**THE TASK**.
Quote the whole listing verbatim.

**PROVIDED INFORMATION**.
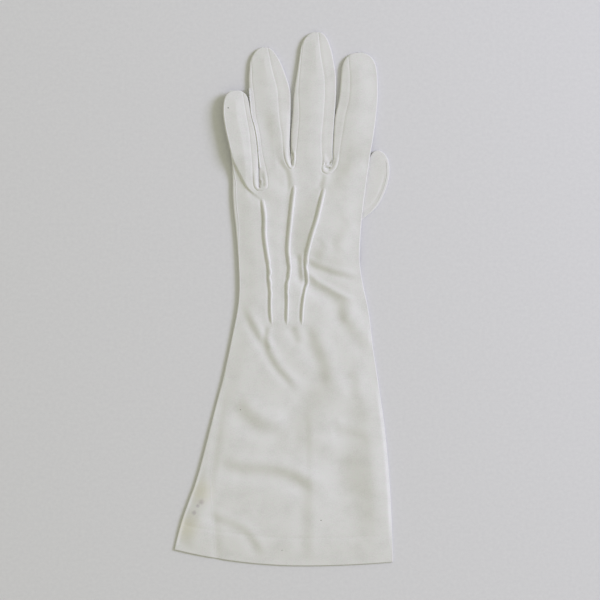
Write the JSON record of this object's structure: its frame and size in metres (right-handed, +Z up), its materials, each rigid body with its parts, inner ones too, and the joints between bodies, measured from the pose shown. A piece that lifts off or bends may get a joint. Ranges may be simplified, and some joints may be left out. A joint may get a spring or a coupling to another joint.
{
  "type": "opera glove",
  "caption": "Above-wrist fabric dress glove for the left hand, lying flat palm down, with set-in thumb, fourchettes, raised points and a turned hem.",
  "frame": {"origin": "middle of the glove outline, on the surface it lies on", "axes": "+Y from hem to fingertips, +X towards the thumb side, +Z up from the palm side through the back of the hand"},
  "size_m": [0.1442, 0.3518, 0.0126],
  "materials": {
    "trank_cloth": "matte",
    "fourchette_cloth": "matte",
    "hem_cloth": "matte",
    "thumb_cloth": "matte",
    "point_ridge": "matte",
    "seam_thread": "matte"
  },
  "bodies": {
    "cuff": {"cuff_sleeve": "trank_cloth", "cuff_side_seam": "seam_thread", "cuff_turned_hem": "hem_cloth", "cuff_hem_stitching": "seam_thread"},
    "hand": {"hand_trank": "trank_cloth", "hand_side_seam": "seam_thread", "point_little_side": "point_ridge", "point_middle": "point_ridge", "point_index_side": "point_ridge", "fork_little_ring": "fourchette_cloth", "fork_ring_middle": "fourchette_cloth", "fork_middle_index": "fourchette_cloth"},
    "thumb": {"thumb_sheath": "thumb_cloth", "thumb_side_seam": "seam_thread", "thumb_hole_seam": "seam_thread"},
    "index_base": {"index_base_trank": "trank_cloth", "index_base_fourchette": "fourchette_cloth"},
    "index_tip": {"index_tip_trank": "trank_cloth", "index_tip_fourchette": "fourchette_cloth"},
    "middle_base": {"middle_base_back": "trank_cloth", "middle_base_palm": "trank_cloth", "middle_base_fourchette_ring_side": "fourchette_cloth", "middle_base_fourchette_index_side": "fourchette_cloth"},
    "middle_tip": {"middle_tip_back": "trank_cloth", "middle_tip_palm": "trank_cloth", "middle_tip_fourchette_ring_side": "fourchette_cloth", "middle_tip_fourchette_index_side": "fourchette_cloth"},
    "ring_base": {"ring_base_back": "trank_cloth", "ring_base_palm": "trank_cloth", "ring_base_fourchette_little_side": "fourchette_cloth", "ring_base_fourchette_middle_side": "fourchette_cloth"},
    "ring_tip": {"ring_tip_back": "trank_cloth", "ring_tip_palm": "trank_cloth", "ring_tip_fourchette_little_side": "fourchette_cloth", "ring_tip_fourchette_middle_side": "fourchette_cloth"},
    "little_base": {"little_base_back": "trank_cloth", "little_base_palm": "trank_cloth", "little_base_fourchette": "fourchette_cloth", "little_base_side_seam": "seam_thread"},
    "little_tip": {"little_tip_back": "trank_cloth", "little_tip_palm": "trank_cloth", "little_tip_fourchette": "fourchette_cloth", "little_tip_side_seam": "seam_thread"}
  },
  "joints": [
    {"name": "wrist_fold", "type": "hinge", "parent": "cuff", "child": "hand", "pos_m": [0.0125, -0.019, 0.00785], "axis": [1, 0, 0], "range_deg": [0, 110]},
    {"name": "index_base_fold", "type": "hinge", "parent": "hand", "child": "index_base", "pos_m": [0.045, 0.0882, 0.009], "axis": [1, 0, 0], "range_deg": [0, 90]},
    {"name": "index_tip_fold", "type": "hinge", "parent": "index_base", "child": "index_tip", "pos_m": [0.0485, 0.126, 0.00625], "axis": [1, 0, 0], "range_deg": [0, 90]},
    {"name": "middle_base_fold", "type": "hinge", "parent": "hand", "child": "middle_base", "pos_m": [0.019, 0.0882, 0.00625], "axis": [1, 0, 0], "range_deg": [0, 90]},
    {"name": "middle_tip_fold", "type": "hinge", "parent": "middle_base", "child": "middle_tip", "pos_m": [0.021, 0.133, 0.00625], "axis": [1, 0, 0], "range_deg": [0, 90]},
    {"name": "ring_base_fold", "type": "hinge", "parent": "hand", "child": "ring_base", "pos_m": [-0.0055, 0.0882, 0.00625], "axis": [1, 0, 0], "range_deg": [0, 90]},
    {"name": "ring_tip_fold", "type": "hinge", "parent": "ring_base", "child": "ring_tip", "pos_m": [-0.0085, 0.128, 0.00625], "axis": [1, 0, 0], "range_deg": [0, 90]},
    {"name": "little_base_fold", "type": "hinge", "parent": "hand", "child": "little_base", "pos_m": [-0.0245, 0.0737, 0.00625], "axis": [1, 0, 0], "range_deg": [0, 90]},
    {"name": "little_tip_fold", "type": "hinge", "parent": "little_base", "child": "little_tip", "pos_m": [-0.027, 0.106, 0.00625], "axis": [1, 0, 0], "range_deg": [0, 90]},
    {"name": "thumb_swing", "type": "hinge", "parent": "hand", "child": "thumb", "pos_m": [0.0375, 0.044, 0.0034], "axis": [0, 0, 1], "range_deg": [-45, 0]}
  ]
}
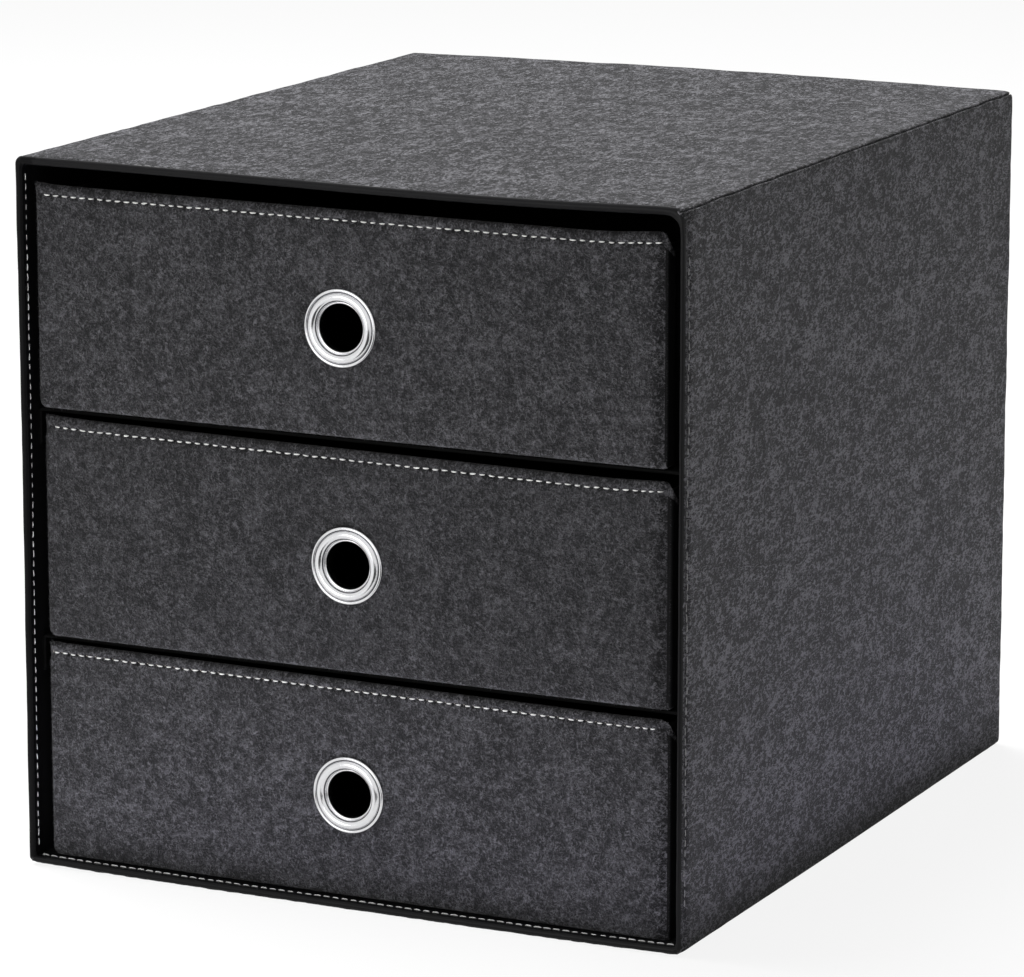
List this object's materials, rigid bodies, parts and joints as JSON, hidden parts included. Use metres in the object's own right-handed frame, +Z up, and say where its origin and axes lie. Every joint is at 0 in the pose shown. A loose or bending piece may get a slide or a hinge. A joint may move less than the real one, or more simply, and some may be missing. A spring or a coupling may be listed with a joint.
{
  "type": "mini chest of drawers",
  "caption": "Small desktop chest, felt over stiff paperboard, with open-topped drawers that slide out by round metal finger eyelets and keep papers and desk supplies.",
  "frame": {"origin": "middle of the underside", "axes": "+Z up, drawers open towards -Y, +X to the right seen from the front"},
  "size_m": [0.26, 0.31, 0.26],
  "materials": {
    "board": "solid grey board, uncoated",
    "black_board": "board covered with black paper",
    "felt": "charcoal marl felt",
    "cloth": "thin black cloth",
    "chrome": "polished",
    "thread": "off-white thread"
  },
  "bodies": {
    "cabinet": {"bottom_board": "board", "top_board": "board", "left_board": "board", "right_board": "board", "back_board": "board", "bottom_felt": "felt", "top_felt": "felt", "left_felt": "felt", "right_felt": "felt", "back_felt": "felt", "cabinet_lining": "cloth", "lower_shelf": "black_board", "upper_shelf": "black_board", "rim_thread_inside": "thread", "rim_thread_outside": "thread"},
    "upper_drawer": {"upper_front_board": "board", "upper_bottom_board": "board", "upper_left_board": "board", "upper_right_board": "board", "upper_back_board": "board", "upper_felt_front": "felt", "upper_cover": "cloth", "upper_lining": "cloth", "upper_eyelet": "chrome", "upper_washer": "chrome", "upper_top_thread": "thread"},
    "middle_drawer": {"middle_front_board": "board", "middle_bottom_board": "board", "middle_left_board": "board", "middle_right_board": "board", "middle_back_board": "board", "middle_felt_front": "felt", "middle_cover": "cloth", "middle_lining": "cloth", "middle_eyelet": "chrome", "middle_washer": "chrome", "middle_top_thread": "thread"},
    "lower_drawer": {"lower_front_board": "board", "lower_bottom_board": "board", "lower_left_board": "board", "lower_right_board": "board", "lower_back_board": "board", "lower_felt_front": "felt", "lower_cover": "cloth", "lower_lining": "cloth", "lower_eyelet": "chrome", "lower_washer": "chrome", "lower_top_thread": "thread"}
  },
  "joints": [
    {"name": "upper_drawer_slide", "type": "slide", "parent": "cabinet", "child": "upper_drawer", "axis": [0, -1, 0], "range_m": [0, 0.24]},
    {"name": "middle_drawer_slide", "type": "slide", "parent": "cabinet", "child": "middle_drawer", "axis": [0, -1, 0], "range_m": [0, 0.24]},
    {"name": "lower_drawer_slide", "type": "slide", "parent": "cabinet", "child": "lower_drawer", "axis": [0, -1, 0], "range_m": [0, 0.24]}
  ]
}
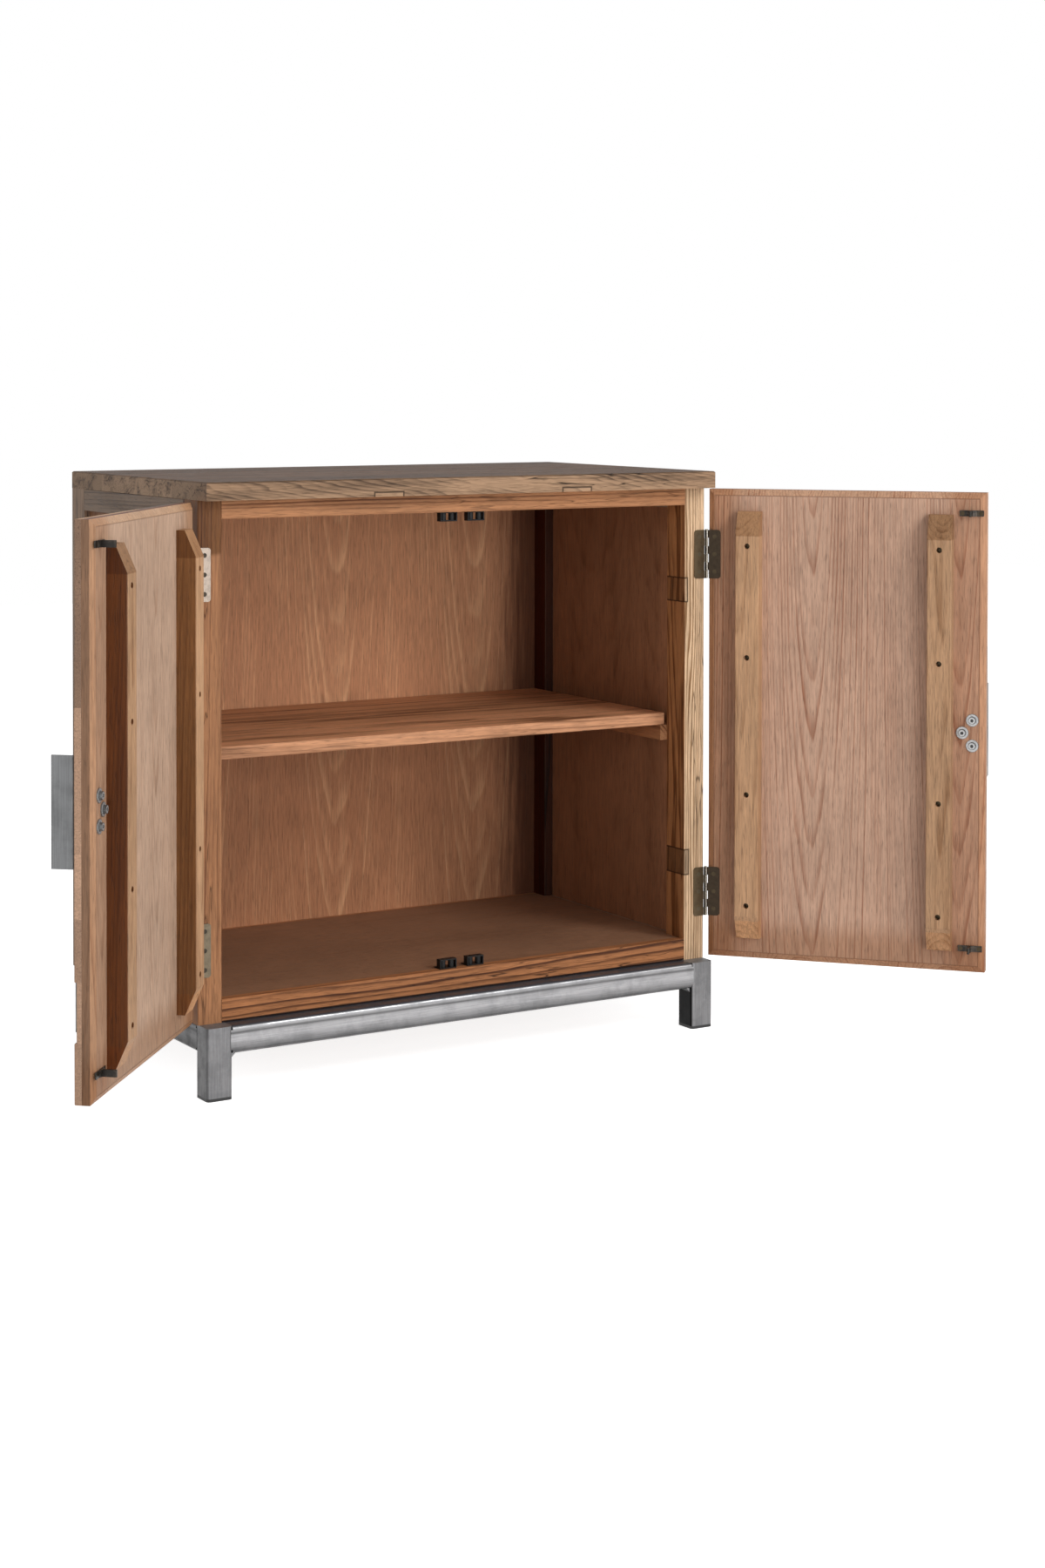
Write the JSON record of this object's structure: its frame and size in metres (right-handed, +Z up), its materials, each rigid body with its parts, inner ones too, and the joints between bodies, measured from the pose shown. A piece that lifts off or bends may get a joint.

**RESULT OF THE EXERCISE**.
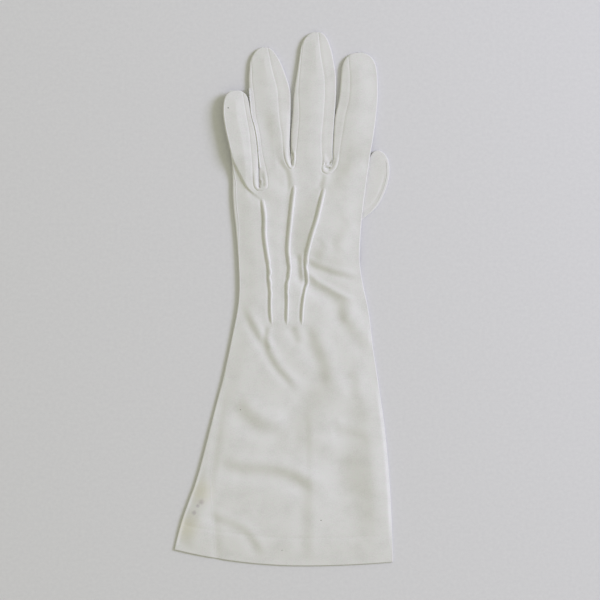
Write the JSON record of this object's structure: its frame and size in metres (right-handed, +Z up), its materials, each rigid body with its parts, inner ones too, and the joints between bodies, measured from the pose shown. A piece that lifts off or bends may get a joint. Ranges may be simplified, and some joints may be left out. A joint may get a spring or a coupling to another joint.
{
  "type": "opera glove",
  "caption": "Above-wrist fabric dress glove for the left hand, lying flat palm down, with set-in thumb, fourchettes, raised points and a turned hem.",
  "frame": {"origin": "middle of the glove outline, on the surface it lies on", "axes": "+Y from hem to fingertips, +X towards the thumb side, +Z up from the palm side through the back of the hand"},
  "size_m": [0.1442, 0.3518, 0.0126],
  "materials": {
    "trank_cloth": "matte",
    "fourchette_cloth": "matte",
    "hem_cloth": "matte",
    "thumb_cloth": "matte",
    "point_ridge": "matte",
    "seam_thread": "matte"
  },
  "bodies": {
    "cuff": {"cuff_sleeve": "trank_cloth", "cuff_side_seam": "seam_thread", "cuff_turned_hem": "hem_cloth", "cuff_hem_stitching": "seam_thread"},
    "hand": {"hand_trank": "trank_cloth", "hand_side_seam": "seam_thread", "point_little_side": "point_ridge", "point_middle": "point_ridge", "point_index_side": "point_ridge", "fork_little_ring": "fourchette_cloth", "fork_ring_middle": "fourchette_cloth", "fork_middle_index": "fourchette_cloth"},
    "thumb": {"thumb_sheath": "thumb_cloth", "thumb_side_seam": "seam_thread", "thumb_hole_seam": "seam_thread"},
    "index_base": {"index_base_trank": "trank_cloth", "index_base_fourchette": "fourchette_cloth"},
    "index_tip": {"index_tip_trank": "trank_cloth", "index_tip_fourchette": "fourchette_cloth"},
    "middle_base": {"middle_base_back": "trank_cloth", "middle_base_palm": "trank_cloth", "middle_base_fourchette_ring_side": "fourchette_cloth", "middle_base_fourchette_index_side": "fourchette_cloth"},
    "middle_tip": {"middle_tip_back": "trank_cloth", "middle_tip_palm": "trank_cloth", "middle_tip_fourchette_ring_side": "fourchette_cloth", "middle_tip_fourchette_index_side": "fourchette_cloth"},
    "ring_base": {"ring_base_back": "trank_cloth", "ring_base_palm": "trank_cloth", "ring_base_fourchette_little_side": "fourchette_cloth", "ring_base_fourchette_middle_side": "fourchette_cloth"},
    "ring_tip": {"ring_tip_back": "trank_cloth", "ring_tip_palm": "trank_cloth", "ring_tip_fourchette_little_side": "fourchette_cloth", "ring_tip_fourchette_middle_side": "fourchette_cloth"},
    "little_base": {"little_base_back": "trank_cloth", "little_base_palm": "trank_cloth", "little_base_fourchette": "fourchette_cloth", "little_base_side_seam": "seam_thread"},
    "little_tip": {"little_tip_back": "trank_cloth", "little_tip_palm": "trank_cloth", "little_tip_fourchette": "fourchette_cloth", "little_tip_side_seam": "seam_thread"}
  },
  "joints": [
    {"name": "wrist_fold", "type": "hinge", "parent": "cuff", "child": "hand", "pos_m": [0.0125, -0.019, 0.00785], "axis": [1, 0, 0], "range_deg": [0, 110]},
    {"name": "index_base_fold", "type": "hinge", "parent": "hand", "child": "index_base", "pos_m": [0.045, 0.0882, 0.009], "axis": [1, 0, 0], "range_deg": [0, 90]},
    {"name": "index_tip_fold", "type": "hinge", "parent": "index_base", "child": "index_tip", "pos_m": [0.0485, 0.126, 0.00625], "axis": [1, 0, 0], "range_deg": [0, 90]},
    {"name": "middle_base_fold", "type": "hinge", "parent": "hand", "child": "middle_base", "pos_m": [0.019, 0.0882, 0.00625], "axis": [1, 0, 0], "range_deg": [0, 90]},
    {"name": "middle_tip_fold", "type": "hinge", "parent": "middle_base", "child": "middle_tip", "pos_m": [0.021, 0.133, 0.00625], "axis": [1, 0, 0], "range_deg": [0, 90]},
    {"name": "ring_base_fold", "type": "hinge", "parent": "hand", "child": "ring_base", "pos_m": [-0.0055, 0.0882, 0.00625], "axis": [1, 0, 0], "range_deg": [0, 90]},
    {"name": "ring_tip_fold", "type": "hinge", "parent": "ring_base", "child": "ring_tip", "pos_m": [-0.0085, 0.128, 0.00625], "axis": [1, 0, 0], "range_deg": [0, 90]},
    {"name": "little_base_fold", "type": "hinge", "parent": "hand", "child": "little_base", "pos_m": [-0.0245, 0.0737, 0.00625], "axis": [1, 0, 0], "range_deg": [0, 90]},
    {"name": "little_tip_fold", "type": "hinge", "parent": "little_base", "child": "little_tip", "pos_m": [-0.027, 0.106, 0.00625], "axis": [1, 0, 0], "range_deg": [0, 90]},
    {"name": "thumb_swing", "type": "hinge", "parent": "hand", "child": "thumb", "pos_m": [0.0375, 0.044, 0.0034], "axis": [0, 0, 1], "range_deg": [-45, 0]}
  ]
}
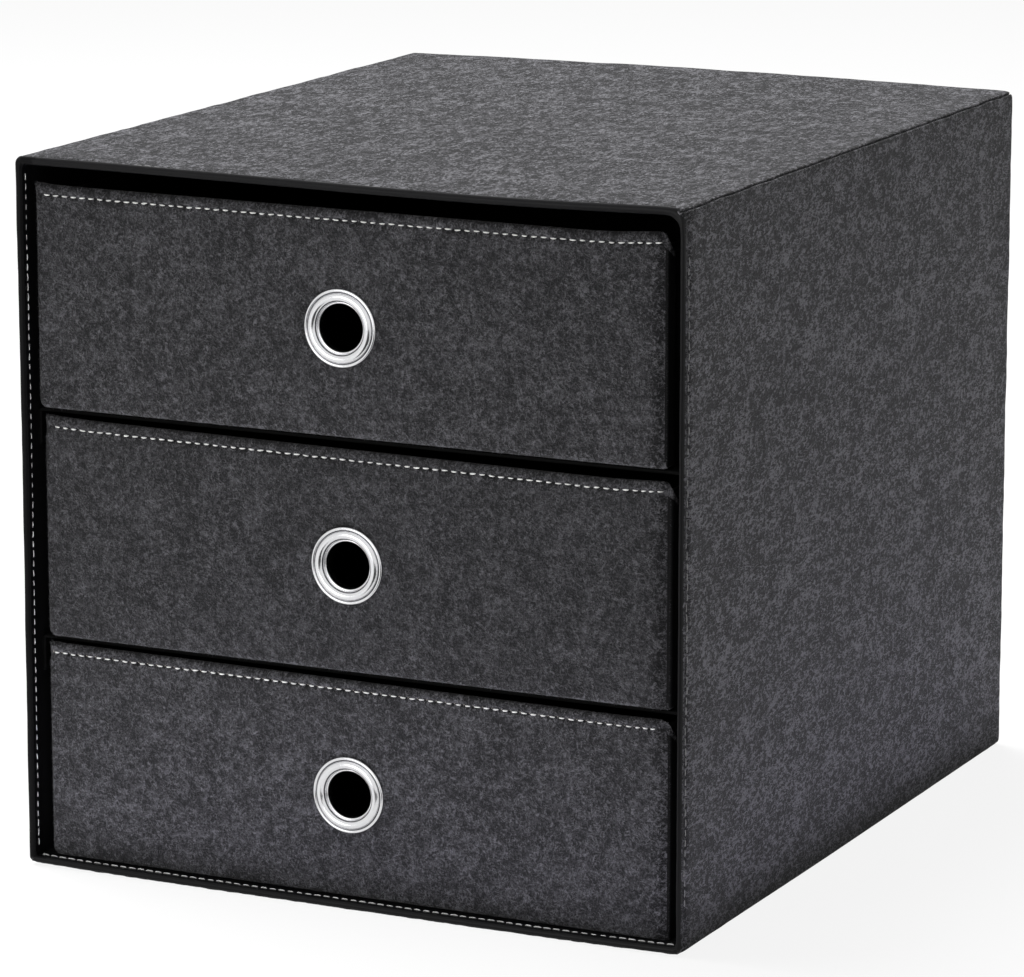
List this object's materials, rigid bodies, parts and joints as JSON, hidden parts included. Use metres in the object's own right-handed frame, +Z up, and say where its origin and axes lie. Every joint is at 0 in the pose shown. A loose or bending piece may get a slide or a hinge. A joint may move less than the real one, or more simply, and some may be missing. A spring or a coupling may be listed with a joint.
{
  "type": "mini chest of drawers",
  "caption": "Small desktop chest, felt over stiff paperboard, with open-topped drawers that slide out by round metal finger eyelets and keep papers and desk supplies.",
  "frame": {"origin": "middle of the underside", "axes": "+Z up, drawers open towards -Y, +X to the right seen from the front"},
  "size_m": [0.26, 0.31, 0.26],
  "materials": {
    "board": "solid grey board, uncoated",
    "black_board": "board covered with black paper",
    "felt": "charcoal marl felt",
    "cloth": "thin black cloth",
    "chrome": "polished",
    "thread": "off-white thread"
  },
  "bodies": {
    "cabinet": {"bottom_board": "board", "top_board": "board", "left_board": "board", "right_board": "board", "back_board": "board", "bottom_felt": "felt", "top_felt": "felt", "left_felt": "felt", "right_felt": "felt", "back_felt": "felt", "cabinet_lining": "cloth", "lower_shelf": "black_board", "upper_shelf": "black_board", "rim_thread_inside": "thread", "rim_thread_outside": "thread"},
    "upper_drawer": {"upper_front_board": "board", "upper_bottom_board": "board", "upper_left_board": "board", "upper_right_board": "board", "upper_back_board": "board", "upper_felt_front": "felt", "upper_cover": "cloth", "upper_lining": "cloth", "upper_eyelet": "chrome", "upper_washer": "chrome", "upper_top_thread": "thread"},
    "middle_drawer": {"middle_front_board": "board", "middle_bottom_board": "board", "middle_left_board": "board", "middle_right_board": "board", "middle_back_board": "board", "middle_felt_front": "felt", "middle_cover": "cloth", "middle_lining": "cloth", "middle_eyelet": "chrome", "middle_washer": "chrome", "middle_top_thread": "thread"},
    "lower_drawer": {"lower_front_board": "board", "lower_bottom_board": "board", "lower_left_board": "board", "lower_right_board": "board", "lower_back_board": "board", "lower_felt_front": "felt", "lower_cover": "cloth", "lower_lining": "cloth", "lower_eyelet": "chrome", "lower_washer": "chrome", "lower_top_thread": "thread"}
  },
  "joints": [
    {"name": "upper_drawer_slide", "type": "slide", "parent": "cabinet", "child": "upper_drawer", "axis": [0, -1, 0], "range_m": [0, 0.24]},
    {"name": "middle_drawer_slide", "type": "slide", "parent": "cabinet", "child": "middle_drawer", "axis": [0, -1, 0], "range_m": [0, 0.24]},
    {"name": "lower_drawer_slide", "type": "slide", "parent": "cabinet", "child": "lower_drawer", "axis": [0, -1, 0], "range_m": [0, 0.24]}
  ]
}
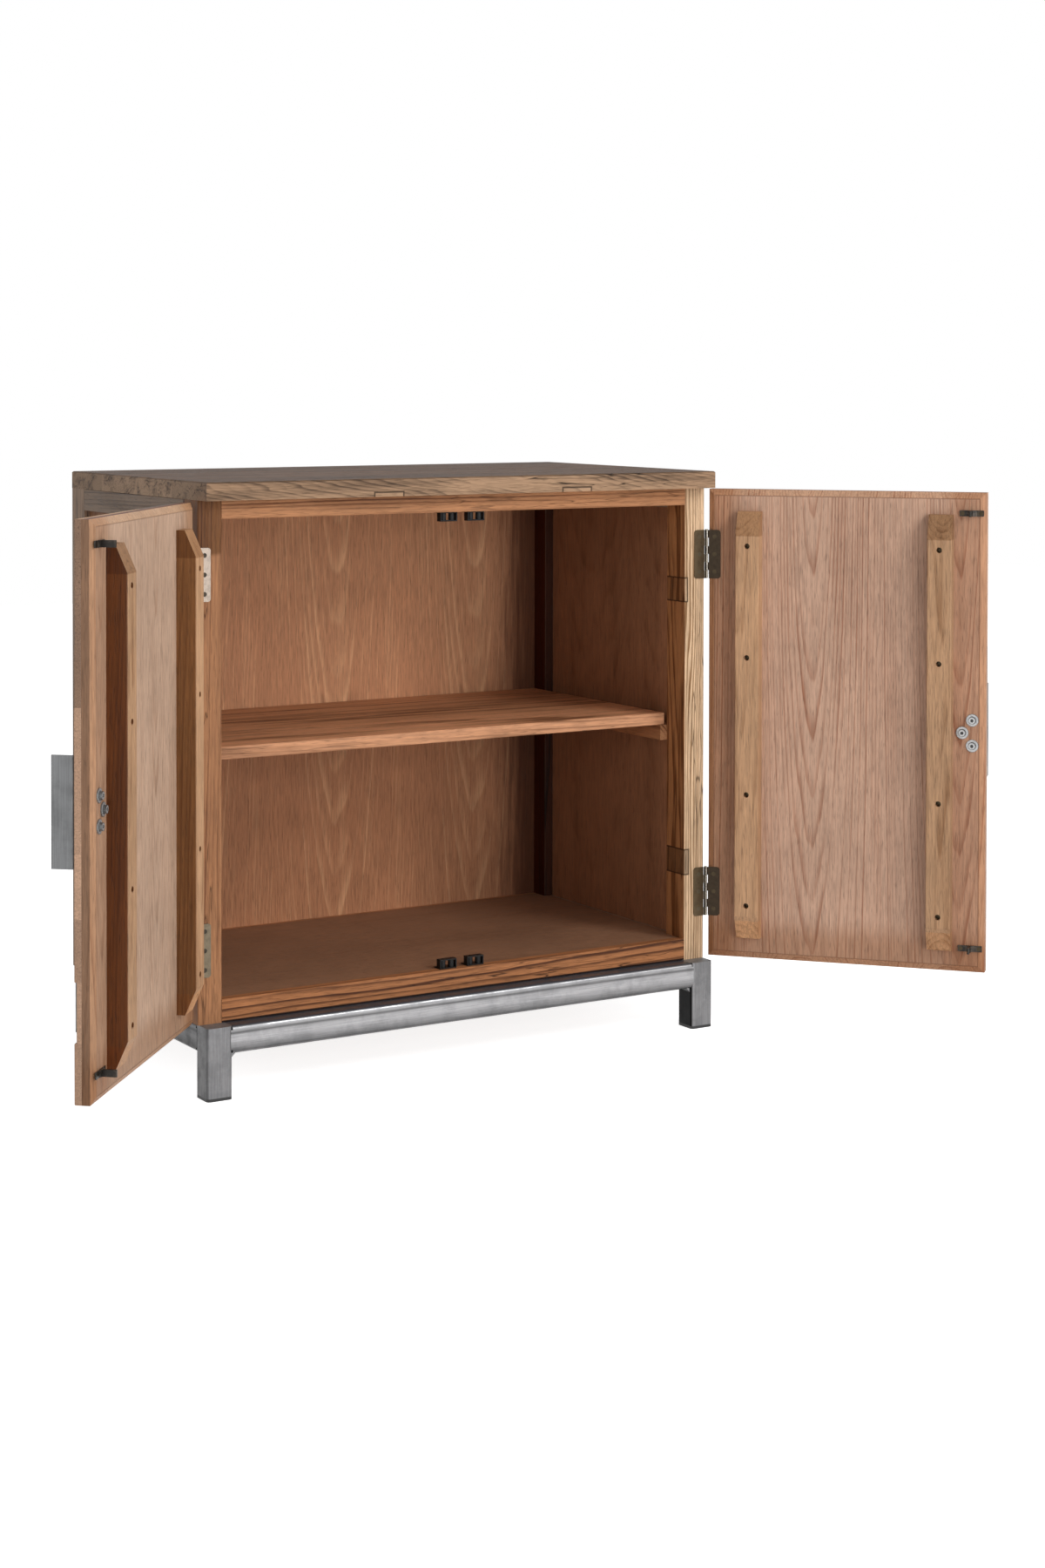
Write the JSON record of this object's structure: its frame and size in metres (right-handed, +Z up), its materials, each rigid body with its parts, inner ones too, and the joints between bodies, measured from the pose shown. A piece that lifts off or bends may get a joint.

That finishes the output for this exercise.